:: AIM ::
Restate all of the data exactly.

:: GIVEN INFORMATION ::
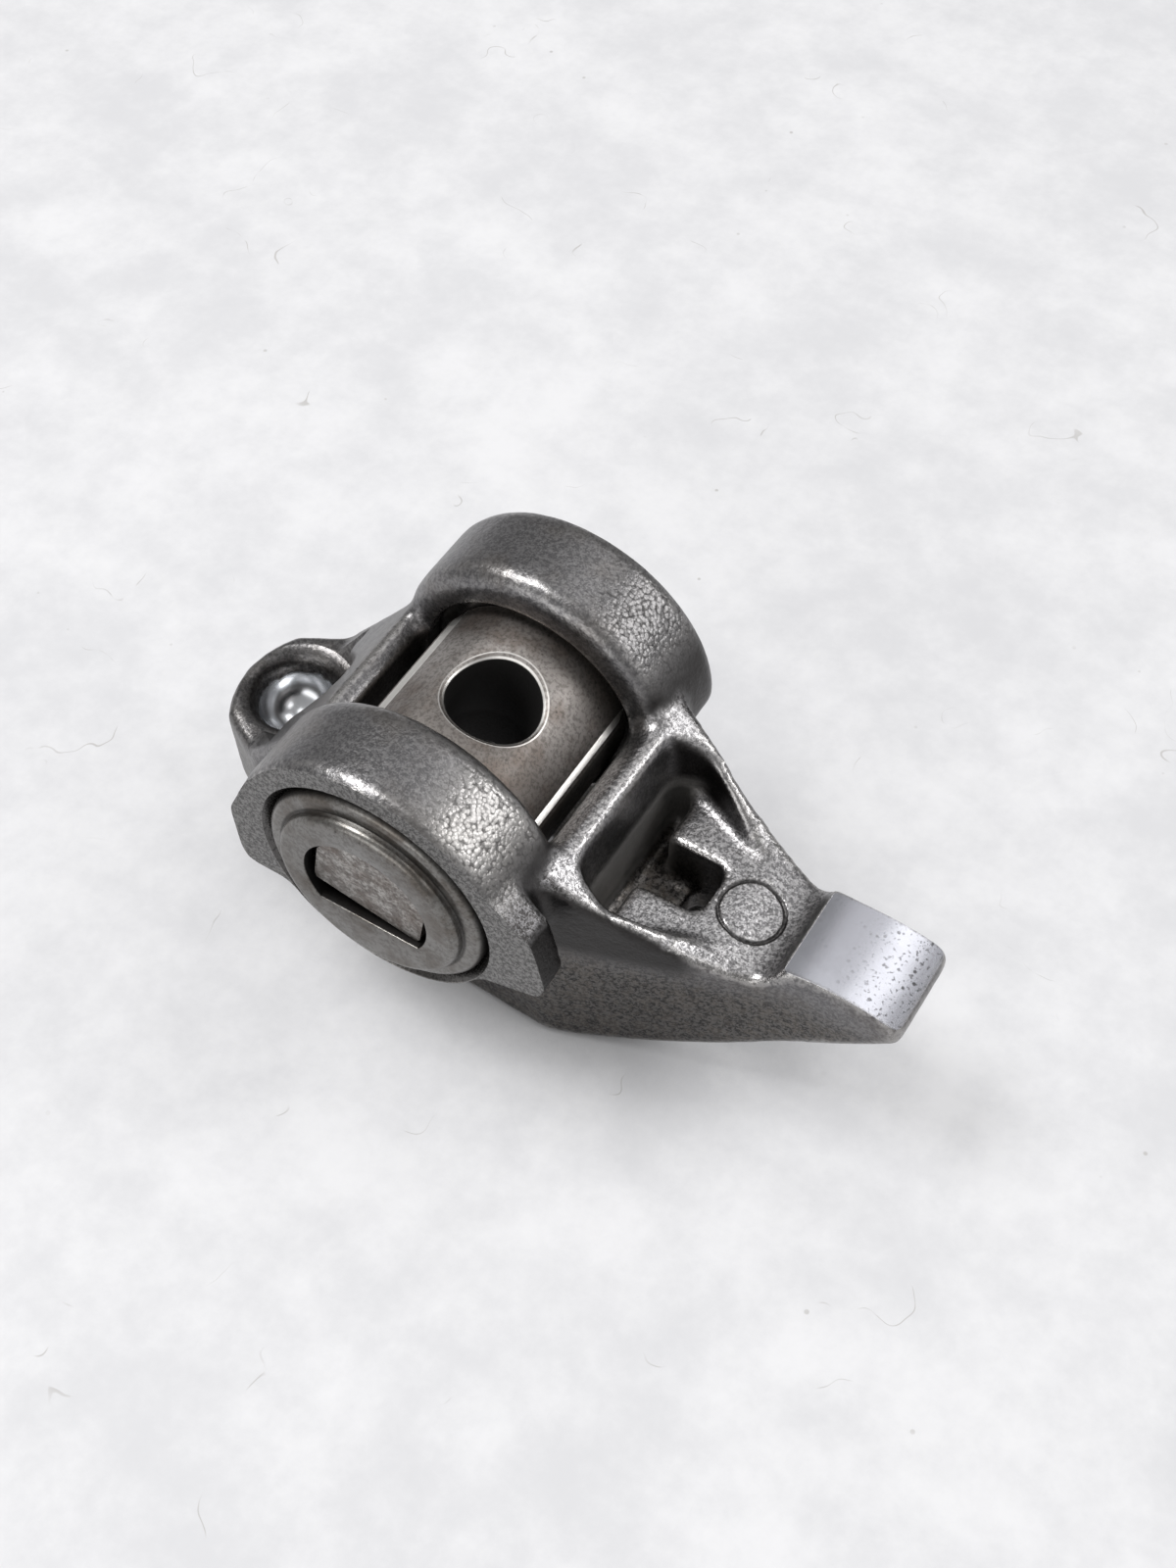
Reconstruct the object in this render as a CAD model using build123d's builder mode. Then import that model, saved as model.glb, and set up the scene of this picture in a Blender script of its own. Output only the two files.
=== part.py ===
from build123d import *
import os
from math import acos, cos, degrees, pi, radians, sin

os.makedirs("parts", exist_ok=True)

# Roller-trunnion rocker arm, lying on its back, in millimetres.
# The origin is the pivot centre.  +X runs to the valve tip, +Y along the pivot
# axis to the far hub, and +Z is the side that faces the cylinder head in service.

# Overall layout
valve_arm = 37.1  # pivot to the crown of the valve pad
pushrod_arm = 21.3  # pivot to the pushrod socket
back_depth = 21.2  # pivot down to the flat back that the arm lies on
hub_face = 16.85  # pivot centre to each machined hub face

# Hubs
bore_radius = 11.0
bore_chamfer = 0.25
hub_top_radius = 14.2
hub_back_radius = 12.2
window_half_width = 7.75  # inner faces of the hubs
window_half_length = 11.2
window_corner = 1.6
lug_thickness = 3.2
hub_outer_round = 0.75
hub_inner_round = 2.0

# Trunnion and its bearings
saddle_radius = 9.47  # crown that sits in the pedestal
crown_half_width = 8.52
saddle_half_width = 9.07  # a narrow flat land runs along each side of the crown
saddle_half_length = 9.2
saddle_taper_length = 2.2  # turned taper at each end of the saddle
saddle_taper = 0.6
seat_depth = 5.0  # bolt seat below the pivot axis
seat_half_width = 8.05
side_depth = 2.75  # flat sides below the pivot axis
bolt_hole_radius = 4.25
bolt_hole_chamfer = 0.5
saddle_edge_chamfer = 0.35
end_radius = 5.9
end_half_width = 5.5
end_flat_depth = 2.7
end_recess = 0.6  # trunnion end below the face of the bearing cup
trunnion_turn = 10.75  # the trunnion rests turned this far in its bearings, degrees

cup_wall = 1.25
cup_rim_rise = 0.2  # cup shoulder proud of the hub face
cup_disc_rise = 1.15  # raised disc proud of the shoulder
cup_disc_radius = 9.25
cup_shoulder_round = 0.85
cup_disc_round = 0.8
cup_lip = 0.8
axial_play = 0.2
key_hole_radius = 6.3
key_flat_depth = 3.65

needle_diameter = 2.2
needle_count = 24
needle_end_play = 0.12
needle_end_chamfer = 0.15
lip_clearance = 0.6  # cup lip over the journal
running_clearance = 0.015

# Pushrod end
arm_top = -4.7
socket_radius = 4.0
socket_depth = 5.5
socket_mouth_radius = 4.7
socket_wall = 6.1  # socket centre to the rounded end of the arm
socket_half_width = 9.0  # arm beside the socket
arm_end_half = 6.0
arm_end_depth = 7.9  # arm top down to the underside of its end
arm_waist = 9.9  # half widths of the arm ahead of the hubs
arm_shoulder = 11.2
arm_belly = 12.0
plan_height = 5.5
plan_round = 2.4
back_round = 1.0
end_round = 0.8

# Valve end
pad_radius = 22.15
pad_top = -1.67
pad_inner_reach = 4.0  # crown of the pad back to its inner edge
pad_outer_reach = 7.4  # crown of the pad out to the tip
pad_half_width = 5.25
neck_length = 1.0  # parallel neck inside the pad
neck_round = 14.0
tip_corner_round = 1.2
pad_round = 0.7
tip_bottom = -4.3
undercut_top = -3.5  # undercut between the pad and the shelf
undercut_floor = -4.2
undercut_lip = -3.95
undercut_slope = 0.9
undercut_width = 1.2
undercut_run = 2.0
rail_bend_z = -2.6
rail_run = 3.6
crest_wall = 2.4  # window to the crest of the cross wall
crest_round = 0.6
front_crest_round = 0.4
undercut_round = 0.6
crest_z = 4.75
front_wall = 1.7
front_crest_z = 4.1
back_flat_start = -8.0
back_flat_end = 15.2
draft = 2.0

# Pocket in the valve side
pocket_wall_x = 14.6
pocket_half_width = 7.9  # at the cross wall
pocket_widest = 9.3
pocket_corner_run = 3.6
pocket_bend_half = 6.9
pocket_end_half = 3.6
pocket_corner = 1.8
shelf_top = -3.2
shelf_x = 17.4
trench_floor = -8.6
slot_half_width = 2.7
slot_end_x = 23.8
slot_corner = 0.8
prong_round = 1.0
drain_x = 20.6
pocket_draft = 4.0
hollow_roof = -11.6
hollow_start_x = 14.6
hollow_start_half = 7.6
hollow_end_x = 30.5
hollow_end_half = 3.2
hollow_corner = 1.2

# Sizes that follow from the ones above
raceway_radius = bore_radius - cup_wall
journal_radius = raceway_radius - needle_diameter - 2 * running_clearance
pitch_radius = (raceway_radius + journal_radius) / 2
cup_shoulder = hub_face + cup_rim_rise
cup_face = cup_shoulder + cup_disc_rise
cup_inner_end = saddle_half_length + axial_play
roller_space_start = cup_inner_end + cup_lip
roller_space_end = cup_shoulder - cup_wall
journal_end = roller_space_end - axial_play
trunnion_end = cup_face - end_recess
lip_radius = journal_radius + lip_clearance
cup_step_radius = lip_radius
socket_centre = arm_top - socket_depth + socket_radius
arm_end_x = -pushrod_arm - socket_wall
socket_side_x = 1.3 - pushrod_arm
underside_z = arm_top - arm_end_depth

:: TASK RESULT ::
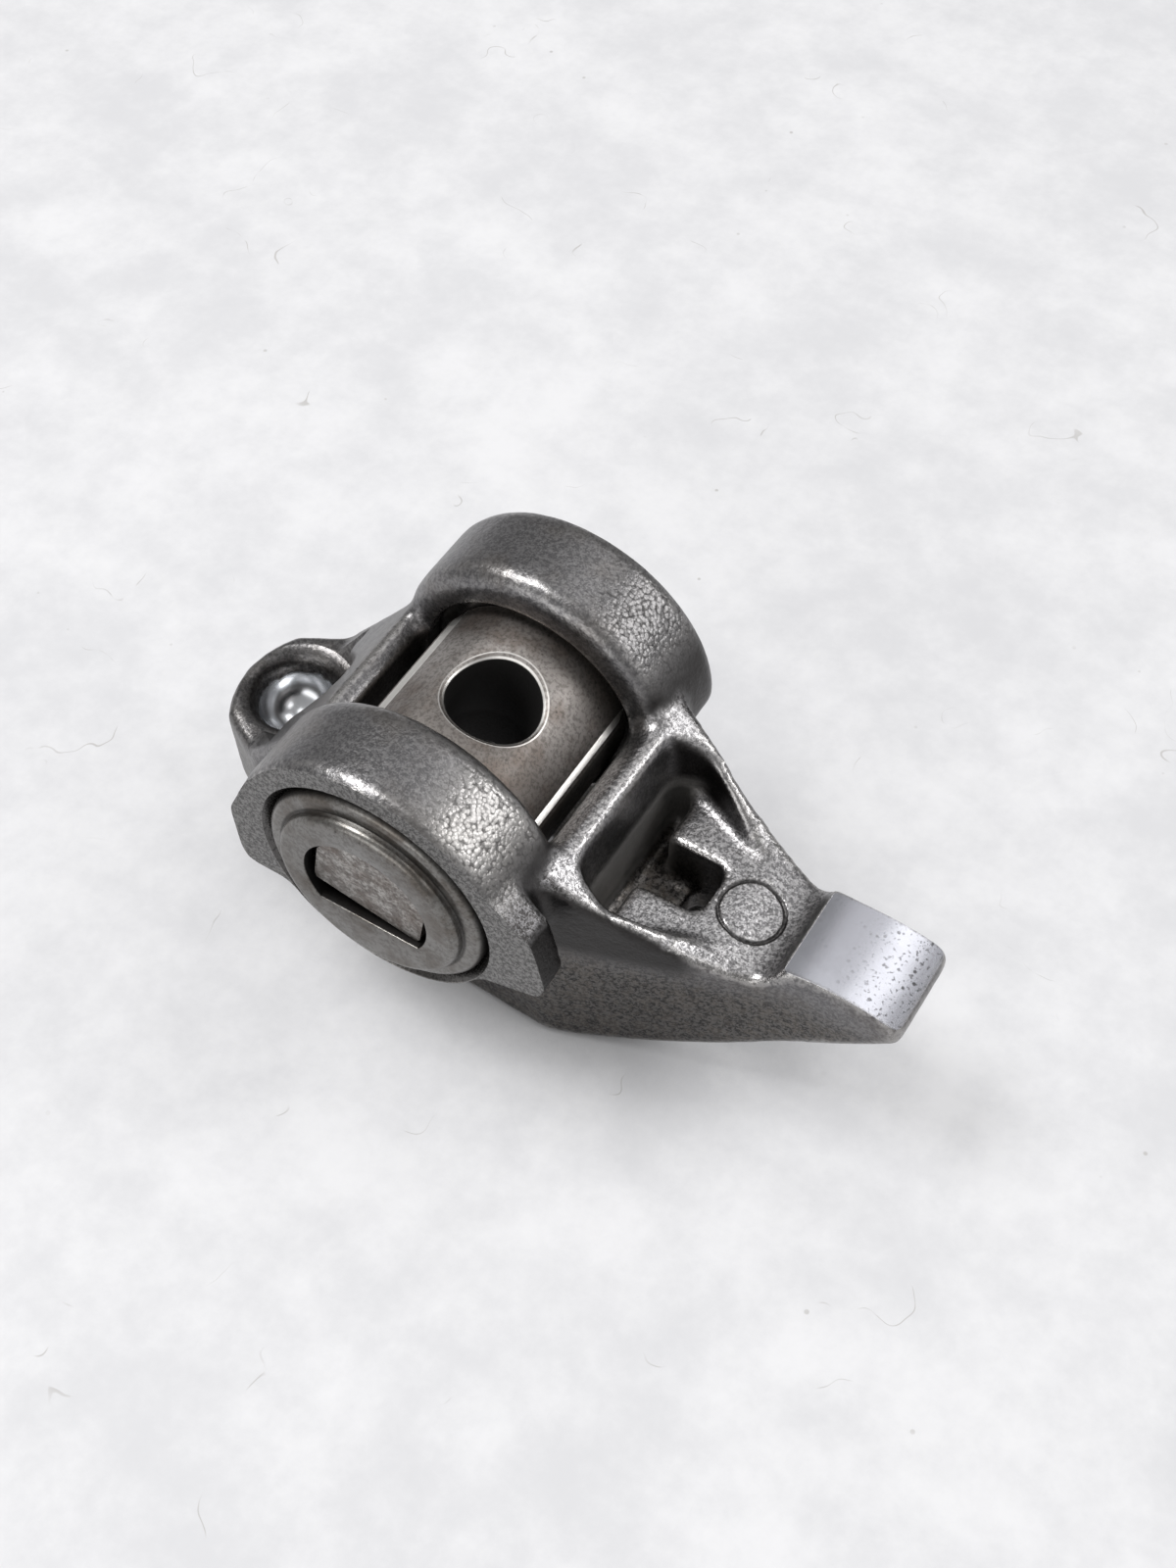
Reconstruct the object in this render as a CAD model using build123d's builder mode. Then import that model, saved as model.glb, and set up the scene of this picture in a Blender script of its own. Output only the two files.
=== part.py ===
from build123d import *
import os
from math import acos, cos, degrees, pi, radians, sin

os.makedirs("parts", exist_ok=True)

# Roller-trunnion rocker arm, lying on its back, in millimetres.
# The origin is the pivot centre.  +X runs to the valve tip, +Y along the pivot
# axis to the far hub, and +Z is the side that faces the cylinder head in service.

# Overall layout
valve_arm = 37.1  # pivot to the crown of the valve pad
pushrod_arm = 21.3  # pivot to the pushrod socket
back_depth = 21.2  # pivot down to the flat back that the arm lies on
hub_face = 16.85  # pivot centre to each machined hub face

# Hubs
bore_radius = 11.0
bore_chamfer = 0.25
hub_top_radius = 14.2
hub_back_radius = 12.2
window_half_width = 7.75  # inner faces of the hubs
window_half_length = 11.2
window_corner = 1.6
lug_thickness = 3.2
hub_outer_round = 0.75
hub_inner_round = 2.0

# Trunnion and its bearings
saddle_radius = 9.47  # crown that sits in the pedestal
crown_half_width = 8.52
saddle_half_width = 9.07  # a narrow flat land runs along each side of the crown
saddle_half_length = 9.2
saddle_taper_length = 2.2  # turned taper at each end of the saddle
saddle_taper = 0.6
seat_depth = 5.0  # bolt seat below the pivot axis
seat_half_width = 8.05
side_depth = 2.75  # flat sides below the pivot axis
bolt_hole_radius = 4.25
bolt_hole_chamfer = 0.5
saddle_edge_chamfer = 0.35
end_radius = 5.9
end_half_width = 5.5
end_flat_depth = 2.7
end_recess = 0.6  # trunnion end below the face of the bearing cup
trunnion_turn = 10.75  # the trunnion rests turned this far in its bearings, degrees

cup_wall = 1.25
cup_rim_rise = 0.2  # cup shoulder proud of the hub face
cup_disc_rise = 1.15  # raised disc proud of the shoulder
cup_disc_radius = 9.25
cup_shoulder_round = 0.85
cup_disc_round = 0.8
cup_lip = 0.8
axial_play = 0.2
key_hole_radius = 6.3
key_flat_depth = 3.65

needle_diameter = 2.2
needle_count = 24
needle_end_play = 0.12
needle_end_chamfer = 0.15
lip_clearance = 0.6  # cup lip over the journal
running_clearance = 0.015

# Pushrod end
arm_top = -4.7
socket_radius = 4.0
socket_depth = 5.5
socket_mouth_radius = 4.7
socket_wall = 6.1  # socket centre to the rounded end of the arm
socket_half_width = 9.0  # arm beside the socket
arm_end_half = 6.0
arm_end_depth = 7.9  # arm top down to the underside of its end
arm_waist = 9.9  # half widths of the arm ahead of the hubs
arm_shoulder = 11.2
arm_belly = 12.0
plan_height = 5.5
plan_round = 2.4
back_round = 1.0
end_round = 0.8

# Valve end
pad_radius = 22.15
pad_top = -1.67
pad_inner_reach = 4.0  # crown of the pad back to its inner edge
pad_outer_reach = 7.4  # crown of the pad out to the tip
pad_half_width = 5.25
neck_length = 1.0  # parallel neck inside the pad
neck_round = 14.0
tip_corner_round = 1.2
pad_round = 0.7
tip_bottom = -4.3
undercut_top = -3.5  # undercut between the pad and the shelf
undercut_floor = -4.2
undercut_lip = -3.95
undercut_slope = 0.9
undercut_width = 1.2
undercut_run = 2.0
rail_bend_z = -2.6
rail_run = 3.6
crest_wall = 2.4  # window to the crest of the cross wall
crest_round = 0.6
front_crest_round = 0.4
undercut_round = 0.6
crest_z = 4.75
front_wall = 1.7
front_crest_z = 4.1
back_flat_start = -8.0
back_flat_end = 15.2
draft = 2.0

# Pocket in the valve side
pocket_wall_x = 14.6
pocket_half_width = 7.9  # at the cross wall
pocket_widest = 9.3
pocket_corner_run = 3.6
pocket_bend_half = 6.9
pocket_end_half = 3.6
pocket_corner = 1.8
shelf_top = -3.2
shelf_x = 17.4
trench_floor = -8.6
slot_half_width = 2.7
slot_end_x = 23.8
slot_corner = 0.8
prong_round = 1.0
drain_x = 20.6
pocket_draft = 4.0
hollow_roof = -11.6
hollow_start_x = 14.6
hollow_start_half = 7.6
hollow_end_x = 30.5
hollow_end_half = 3.2
hollow_corner = 1.2

# Sizes that follow from the ones above
raceway_radius = bore_radius - cup_wall
journal_radius = raceway_radius - needle_diameter - 2 * running_clearance
pitch_radius = (raceway_radius + journal_radius) / 2
cup_shoulder = hub_face + cup_rim_rise
cup_face = cup_shoulder + cup_disc_rise
cup_inner_end = saddle_half_length + axial_play
roller_space_start = cup_inner_end + cup_lip
roller_space_end = cup_shoulder - cup_wall
journal_end = roller_space_end - axial_play
trunnion_end = cup_face - end_recess
lip_radius = journal_radius + lip_clearance
cup_step_radius = lip_radius
socket_centre = arm_top - socket_depth + socket_radius
arm_end_x = -pushrod_arm - socket_wall
socket_side_x = 1.3 - pushrod_arm
underside_z = arm_top - arm_end_depth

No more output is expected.